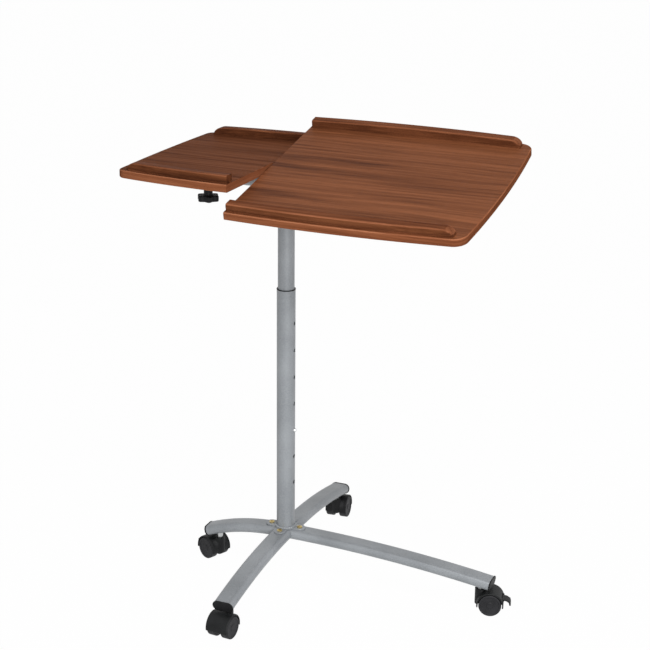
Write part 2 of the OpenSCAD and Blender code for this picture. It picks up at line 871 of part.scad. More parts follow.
module tilt_knob() {
    color(BLACK) at_main() translate([far_bracket_x, 0, 0]) knob();
}

module tilt_knob_stud() {
    color(BRIGHT) at_main() translate([far_bracket_x, 0, 0]) knob_stud();
}

// The side shelf, nearly level

module at_shelf_panel() {
    at_shelf() translate([shelf_bracket_x - shelf_edge, shelf_back, panel_z])
        mirror([1, 0, 0]) children();
}

module side_shelf() {
    color(WOOD) at_shelf_panel() difference() {
        panel(SHELF);
        translate([0, 0, -1]) ledge_screw_places(SHELF, shelf_ledge_at)
            cylinder(r = pilot_r, h = panel_t + 2);
        translate([shelf_bracket_x - shelf_edge, -shelf_back, -1]) bracket_screw_places()
            cylinder(r = pilot_r, h = bracket_screw_len + 1.5);
    }
}

module shelf_ledge() {
    translate([0, 0, panel_t - ledge_seat])
        ledge(SHELF, shelf_ledge_start, shelf_ledge_end, shelf_ledge_at);
}

module shelf_front_ledge() {
    color(WOOD_DARK) at_shelf_panel() mirror([0, 1, 0]) shelf_ledge();
}

module shelf_rear_ledge() {
    color(WOOD_DARK) at_shelf_panel() shelf_ledge();
}

module shelf_ledge_screws() {
    color(BRIGHT) at_shelf_panel()
        ledge_screw_places(SHELF, shelf_ledge_at) wood_screw(panel_t + ledge_screw_len);
}

module shelf_bracket() {
    color(METAL) at_shelf() bracket(true);
}

module shelf_bracket_screws() {
    color(BRIGHT) at_shelf() bracket_screws();
}

module shelf_knob() {
    color(BLACK) at_shelf() knob();
}

module shelf_knob_stud() {
    color(BRIGHT) at_shelf() knob_stud();
}

// A caster: hood, axle, two wheels and maybe a brake lever, trailing along +X from its stem

module sector(r, from, to) {
    steps = 6;
    polygon(concat([[0, 0]], arc([0, 0], r, from, to, steps)));
}

module hood_shell() {
    translate([caster_trail, 0, wheel_r]) rotate([90, 0, 0]) rotate([0, 0, tail_turn])
        rotate_extrude(angle = nose_turn - tail_turn)
            polygon([[0, -web_half], [hood_in_r, -web_half], [hood_in_r, -caster_half_w],
                [hood_out_r, -caster_half_w], [hood_out_r, caster_half_w],
                [hood_in_r, caster_half_w], [hood_in_r, web_half], [0, web_half]]);
}

// The room that the wheels need, cut into the middle of the wall that joins it
module wheel_space() {
    for (side = [-1, 1])
        translate([caster_trail, side * (web_half - 0.2 + THROUGH / 2), wheel_r])
            across(hood_in_r + hood_wall / 2, THROUGH / 2);
}

module hood_boss() {
    difference() {
        translate([0, 0, stem_low_z]) cylinder(d = hood_boss_d, h = hood_top_z - stem_low_z);
        wheel_space();
    }
}

module hood_ears() {
    difference() {
        translate([lever_x, 0, lever_z])
            across(lever_pin_r + ear_wall, lever_w / 2 + pass_gap + lever_pin_len + ear_end);
        wheel_space();
    }
}

// The room for a lever in its hood: a slot for the plate and a bore for the pins
module lever_room() {
    translate([caster_trail, lever_w / 2 + pass_gap, wheel_r]) rotate([90, 0, 0])
        linear_extrude(lever_w + 2 * pass_gap) difference() {
            sector(THROUGH / 4, lever_turn - slot_below, lever_turn + slot_above);
            circle(r = wheel_r);
        }
    translate([lever_x, 0, lever_z])
        across(lever_pin_r + run_gap, lever_w / 2 + pass_gap + lever_pin_len);
}

module hood(braked) {
    difference() {
        union() {
            hood_shell();
            hood_boss();
            if (braked)
                hood_ears();
            translate([caster_trail, 0, wheel_r])
                across(axle_r + axle_boss_wall, web_half - run_gap);
        }
        if (braked)
            lever_room();
        cylinder(r = stem_r + run_gap, h = THROUGH);
        translate([caster_trail, 0, wheel_r]) across(axle_r, THROUGH);
    }
}

module axle() {
    translate([caster_trail, 0, wheel_r]) across(axle_r, caster_half_w - axle_end_cover);
}

// A wheel lies on its inner face: hub and web inside, rounded tread, sunk outer disc
module wheel(side) {
    edge = wheel_edge_r;
    disc_r = wheel_r - wheel_rim;
    bore_len = wheel_w - disc_sunk - axle_cover_t;
    hollow_in = axle_r + wheel_hub_wall;
    translate([caster_trail, 0, wheel_r]) rotate([-90 * side, 0, 0])
        translate([0, 0, wheel_gap / 2]) rotate_extrude()
            difference() {
                union() {
                    square([wheel_r - edge, wheel_w]);
                    translate([0, edge]) square([wheel_r, wheel_w - 2 * edge]);
                    translate([wheel_r - edge, edge]) circle(r = edge);
                    translate([wheel_r - edge, wheel_w - edge]) circle(r = edge);
                }
                translate([-1, wheel_w - disc_sunk]) square([disc_r + 1, disc_sunk + 1]);
                translate([-1, -1]) square([axle_r + run_gap + 1, bore_len + 1]);
                translate([hollow_in, -1])
                    square([disc_r - hollow_in, wheel_w - disc_sunk - disc_t + 1]);
                translate([-wheel_w, -1]) square([wheel_w, wheel_w + 2]);
            }
}

// The lever's plate hooks down behind the hood, and its barrel turns in the hood's ears
module brake_lever() {
    translate([lever_x, 0, lever_z]) {
        translate([0, lever_w / 2, 0]) rotate([90, 0, 0]) linear_extrude(lever_w) {
            circle(r = lever_barrel_r);
            polygon(strip(lever_path, lever_t));
        }
        across(lever_pin_r, lever_w / 2 + lever_pin_len);
    }
}

module left_hood() {
    color(BLACK) at_caster(LEFT) hood(true);
}

module left_axle() {
    color(BRIGHT) at_caster(LEFT) axle();
}

module left_wheel_a() {
    color(DARK) at_caster(LEFT) wheel(1);
}

module left_wheel_b() {
    color(DARK) at_caster(LEFT) wheel(-1);
}

module left_brake_lever() {
    color(BLACK) at_caster(LEFT) brake_lever();
}

module right_hood() {
    color(BLACK) at_caster(RIGHT) hood(true);
}

module right_axle() {
    color(BRIGHT) at_caster(RIGHT) axle();
}

module right_wheel_a() {
    color(DARK) at_caster(RIGHT) wheel(1);
}

module right_wheel_b() {
    color(DARK) at_caster(RIGHT) wheel(-1);
}

module right_brake_lever() {
    color(BLACK) at_caster(RIGHT) brake_lever();
}

module front_hood() {
    color(BLACK) at_caster(FRONT) hood(false);
}

module front_axle() {
    color(BRIGHT) at_caster(FRONT) axle();
}

module front_wheel_a() {
    color(DARK) at_caster(FRONT) wheel(1);
}

module front_wheel_b() {
    color(DARK) at_caster(FRONT) wheel(-1);
}

module rear_hood() {
    color(BLACK) at_caster(REAR) hood(false);
}

module rear_axle() {
    color(BRIGHT) at_caster(REAR) axle();
}

module rear_wheel_a() {
    color(DARK) at_caster(REAR) wheel(1);
}

module rear_wheel_b() {
    color(DARK) at_caster(REAR) wheel(-1);
}

lower_tube();
column_bush();
hub_plate();
hub_screws();
hub_nuts();
leg_left();
leg_right();
leg_front();
leg_rear();
leg_cap_left();
leg_cap_right();
leg_cap_front();
leg_cap_rear();
caster_stems();
upper_tube();
guide_plug();
snap_button();
button_spring();
cross_tube();
cross_tube_caps();
main_top();
main_front_ledge();
main_rear_ledge();
main_ledge_screws();
near_bracket();
tilt_bracket();
main_bracket_screws();
tilt_knob();
tilt_knob_stud();
side_shelf();
shelf_front_ledge();
shelf_rear_ledge();
shelf_ledge_screws();
shelf_bracket();
shelf_bracket_screws();
shelf_knob();
shelf_knob_stud();
left_hood();
left_axle();
left_wheel_a();
left_wheel_b();
left_brake_lever();
right_hood();
right_axle();
right_wheel_a();
right_wheel_b();
right_brake_lever();
front_hood();
front_axle();
front_wheel_a();
front_wheel_b();
rear_hood();
rear_axle();
rear_wheel_a();
rear_wheel_b();
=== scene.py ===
"""Looks of the computer cart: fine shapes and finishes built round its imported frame."""
import json
import math

import bmesh
import bpy
from mathutils import Matrix, Vector


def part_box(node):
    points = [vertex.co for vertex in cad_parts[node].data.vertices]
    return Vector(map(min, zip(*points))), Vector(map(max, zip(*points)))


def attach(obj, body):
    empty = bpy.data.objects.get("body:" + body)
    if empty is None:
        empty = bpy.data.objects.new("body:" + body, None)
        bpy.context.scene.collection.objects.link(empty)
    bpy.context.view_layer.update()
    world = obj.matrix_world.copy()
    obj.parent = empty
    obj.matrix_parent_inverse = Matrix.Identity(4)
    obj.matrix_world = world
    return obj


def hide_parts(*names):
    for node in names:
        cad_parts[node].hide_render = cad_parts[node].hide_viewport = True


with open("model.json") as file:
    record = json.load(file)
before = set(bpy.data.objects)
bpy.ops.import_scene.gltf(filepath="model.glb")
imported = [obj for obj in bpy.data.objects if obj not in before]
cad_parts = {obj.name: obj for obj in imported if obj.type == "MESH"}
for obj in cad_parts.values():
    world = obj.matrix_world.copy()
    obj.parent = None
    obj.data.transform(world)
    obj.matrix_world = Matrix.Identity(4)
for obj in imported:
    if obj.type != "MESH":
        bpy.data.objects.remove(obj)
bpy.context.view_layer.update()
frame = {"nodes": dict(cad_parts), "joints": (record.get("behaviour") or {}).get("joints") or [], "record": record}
joints = {joint["name"]: joint for joint in frame["joints"]}
body_of = {node: body for body, nodes in frame["record"]["behaviour"]["bodies"].items()
           for node in nodes}

MM = 0.001
MERGE = 0.002 * MM
QUARTER_TURN = math.pi / 2
LEGS = ("left", "right", "front", "rear")
BRAKED = ("left", "right")

# Camera: its place from the foot of the column's axis, its turns in radians, its lens in mm
CAMERA_FROM_AXIS = (1243.8 * MM, -2825.0 * MM, 1586.0 * MM)
CAMERA_YAW = 0.39064
CAMERA_PITCH = 0.33121
CAMERA_ROLL = 0.00984
CAMERA_LENS = 94.42
CAMERA_SENSOR = 36
CAMERA_REACH = 100

# Lamps and studio, in metres and watts
LAMP_SIZE = 1.2
LAMP_AIM = Vector((0, 0, 0.5))
KEY_PLACE = (1.0, -1.5, 2.9)
KEY_POWER = 46
FRONT_PLACE = (1.9, -3.0, 1.2)
FRONT_POWER = 66
FLOOR_SIZE = 30
FLOOR_GLOW = 0.985
SKY_LIGHT = 0.22

# Angles, in degrees: below the first, faces count as one flat; above the second, an edge is
# rounded; above the third, it stays sharp in the shading
FLAT_ANGLE = 0.4
SOFT_ANGLE = 50
CREASE = 38

# Facets of most roundings
ROUND_STEPS = 4

# The wooden tops
PANEL_T = 15 * MM
PANEL_LIFT = 18 * MM
RIM_R = 2.8 * MM
LONG_EDGE_STEPS = 24
CORNER_STEPS = 10
SIDE_STEPS = 12

# Their ledges, which fall to the panel at the outer end and have a cove at the outer foot
LEDGE_SEAT = 0.3 * MM
LEDGE_W = 22.5 * MM
LEDGE_H = 15.5 * MM
LEDGE_INSET = 4 * MM
LEDGE_OUTER_R = 4 * MM
LEDGE_INNER_R = 4 * MM
LEDGE_R_STEPS = 6
LEDGE_FALL = 20 * MM
LEDGE_FALL_STEPS = 10
LEDGE_STATIONS = 28
LEDGE_COVE = 2.6 * MM
LEDGE_COVE_H = 7 * MM
LEDGE_COVE_STEPS = 5
LEDGE_COVE_REACH = LEDGE_W / 3

# The least upward part of a flat face's normal, and the most of an upright face's; they pick the plain wood, the
# painted light or shade and the painted highlight
FLAT_RISE = 0.96
BAND_RISE = 0.45

# The legs' end caps: the part outside the tube, how its rim's faces are found (by slack along
# the leg and the lean of their normals), and how far and within what slope the rim is raised
CAP_T = 3 * MM
CAP_SLACK = 0.3 * MM
CAP_SIDE = 0.2
CAP_RIM_PROUD = 0.9 * MM
CAP_RIM_SLOPE = 0.5 * MM

# The weld at the column's foot, with fine ripples and a few broad sways round it
BEAD_R = 2.1 * MM
BEAD_OUT = 1.0 * MM
BEAD_UP = 0.9 * MM
BEAD_SIDES = 12
RIPPLES = 34
RIPPLE_STEPS = 6
RIPPLE_SWELL = 0.14
SWAYS = 5
SWAY_SWELL = 0.08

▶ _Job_
Extract the lines from the line with "right_brake_lever();" through the line with "imported = [obj". Keep both of those lines, copy everything exactly, and add nothing.

▶ _Task solution_
right_brake_lever();
front_hood();
front_axle();
front_wheel_a();
front_wheel_b();
rear_hood();
rear_axle();
rear_wheel_a();
rear_wheel_b();
=== scene.py ===
"""Looks of the computer cart: fine shapes and finishes built round its imported frame."""
import json
import math

import bmesh
import bpy
from mathutils import Matrix, Vector


def part_box(node):
    points = [vertex.co for vertex in cad_parts[node].data.vertices]
    return Vector(map(min, zip(*points))), Vector(map(max, zip(*points)))


def attach(obj, body):
    empty = bpy.data.objects.get("body:" + body)
    if empty is None:
        empty = bpy.data.objects.new("body:" + body, None)
        bpy.context.scene.collection.objects.link(empty)
    bpy.context.view_layer.update()
    world = obj.matrix_world.copy()
    obj.parent = empty
    obj.matrix_parent_inverse = Matrix.Identity(4)
    obj.matrix_world = world
    return obj


def hide_parts(*names):
    for node in names:
        cad_parts[node].hide_render = cad_parts[node].hide_viewport = True


with open("model.json") as file:
    record = json.load(file)
before = set(bpy.data.objects)
bpy.ops.import_scene.gltf(filepath="model.glb")
imported = [obj for obj in bpy.data.objects if obj not in before]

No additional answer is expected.